『バビロン』第11話「開幕」感想です。
前回あらすじ
ドイツの一地区でも自殺法の導入が決定され、ウッド大統領はドイツのヘリゲル首相やイタリアのカンナヴァーロ大統領と会談を行った。正崎とハーディ捜査官は、女児が海に身投げするところを目撃。彼女は曲世に洗脳されたベニチオ市長に教唆するような言葉を投げかけられていた。正崎はウッド大統領に正規のFBI捜査官になるように任命される。正崎の本当の目的は曲世を始末するための銃を手に入れることだった。その後、イギリスでも導入される地区が現れ、齋はそれらの都市の首長が集まる自殺法都市首長会議を提案する。
11話あらすじ
G7が開幕。最大の議題は自殺法の是非についてであった。カナダのダン・キャリー首相は同性愛者に権利を認めることと同じく拘束からの脱却を意味していると肯定的だったが、フランスのルカ大統領は反対の立場を表明した。
一方、イタリアのカンナヴァーロ大統領は自由主義の精神から地域の自由だとし、ドイツのヘリゲル首相は業務上の自殺幇助は罰するという姿勢を軟化させ、自殺の権利を認めると宣言した。
イギリスのロウ首相は頑に反対で、日本国首相の福澤俊夫は全会一致であることを条件に、サミットで出た結論に追従すると語り、自殺法が争いの火種になってはいけないと強調した。
ウッド大統領は自殺法の是非について考える前に、根源的な善悪とはなにかについて考えることが重要だと説き、サミット参加首脳全員がそれに乗った。
様々な意見が交わされ、議論が煮詰まっていった頃、自殺法都市首脳会議に動きがあった。齋は会見で、ある女性が新域庁舎からの飛び降りを企図しているが踏ん切りがつかない。ウッド大統領との会話で、飛び降りるべきか降りないべきかを決定するというものだった。その女性は曲世愛であった。
善悪とはなにか
『バビロン』ではこれまで「正義とはなにか」をテーマにしてきたが、ここで「善悪とはなにか」というさらに根源的な問題へと突入した。正義と善は似て非なる概念で、正義は対立を根幹にした概念であるが、善は対立がなくとも成立する普遍的なものである(参考:Wikipedia)。
作中では、善悪は神に見られているという意識から発現するものか?という問いから発し、人間のみにしか存在しないのか?と疑問を投げかけ、善悪は後から人間がそう名付けただけと結論付けた。
そして各社会において善となり得るものの共通項の形成因子を探し出している。作中では、
・自然継承
・交流と洗練
・人類の普遍的道徳性
の3つが挙げられていた。個人的には最後の遺伝子にインプットされた善悪が存在するという意見が最も納得できて、例えば殺人が悪とみなされるのは種の保存が最も行われやすい形質が残ったと考えられる。だけど公平性などの概念は、社会性を帯びているので遺伝だけでは説明できないものであることも確かだろう。

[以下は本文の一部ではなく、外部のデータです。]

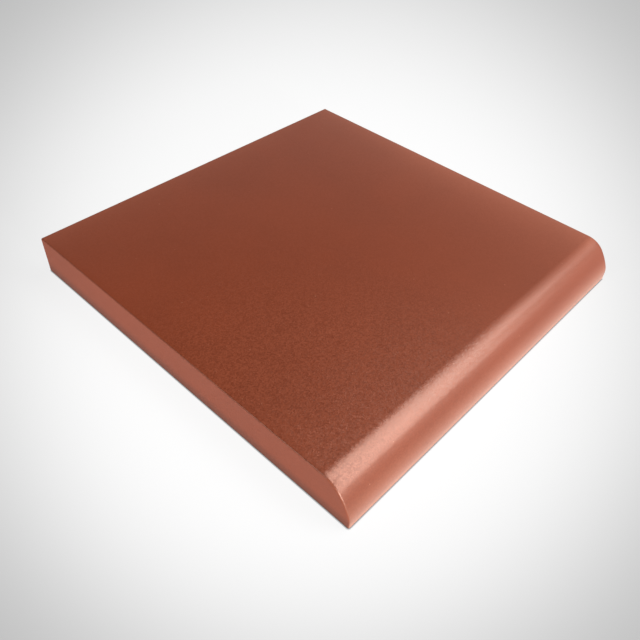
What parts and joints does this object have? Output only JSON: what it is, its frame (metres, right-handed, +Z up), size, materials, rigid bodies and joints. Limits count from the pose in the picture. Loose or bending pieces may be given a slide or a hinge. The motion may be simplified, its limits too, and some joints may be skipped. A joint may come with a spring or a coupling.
{
  "type": "bullnose tile",
  "caption": "Square unglazed fired-clay tile whose front edge is rounded over into a nose, to finish the edge of a step, sill or worktop.",
  "frame": {"origin": "centre of the underside, on the floor that the tile lies on", "axes": "+X along the nose, -Y the way the nose faces, +Z up out of the flat top"},
  "size_m": [0.15, 0.15, 0.015],
  "materials": {
    "fired_clay": "unglazed red-brown fired clay, smooth with a satin sheen"
  },
  "bodies": {
    "root": {"bullnose_tile": "fired_clay"}
  },
  "joints": []
}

最終的には「生きるとは何か?」という問いに還元されていた。時代や場所によっては、イスラム国などの自爆テロや日本の特攻隊など、死そのものが善とみなされうるケースもあるように感じられるが、それは善というよりも正義であって、やはり善とは言えない行為なので、「生」が根源的なものであることは納得できる。
トロッコ問題
善悪を考える上で、トロッコ問題が例示された。日本ではマイケル・サンデルが取り上げたことで有名になった。暴走するトロッコを放置すれば5人が轢かれるが、分岐を切り替えれば別の1人の犠牲で済む場合、切り替えるかどうかという問題(問題A)である。太った人を突き落とした場合トロッコが止まるならどうするか(問題B)というものもある。
ただしこれは何が善かという問題ではなく、問題Aと問題Bを比較して、人間はどういうプロセスで道徳を考えるかという思考実験である。問題Aでは分岐を切り替えると答える人が多いのに対して、問題Bでは突き落とさないと答える人が多い。
曲世を突き落とすか?
それでは、曲世愛を屋上から突き落とすべきなのだろうか。そう勧めるならば、これから何人かの人物が救われるかもしれないが、彼女を殺したということになる。しかも、彼女に飛び降りるように勧めたならば自殺法を肯定したことに等しい。思い止まらせたなら、曲世による犯行がさらに続くことになる。
どっちにしろ齋としては利益になるので、彼が負けることはないと思うのだが、ウッド大統領はどのような答えを出すのだろうか。最終話が楽しみだ。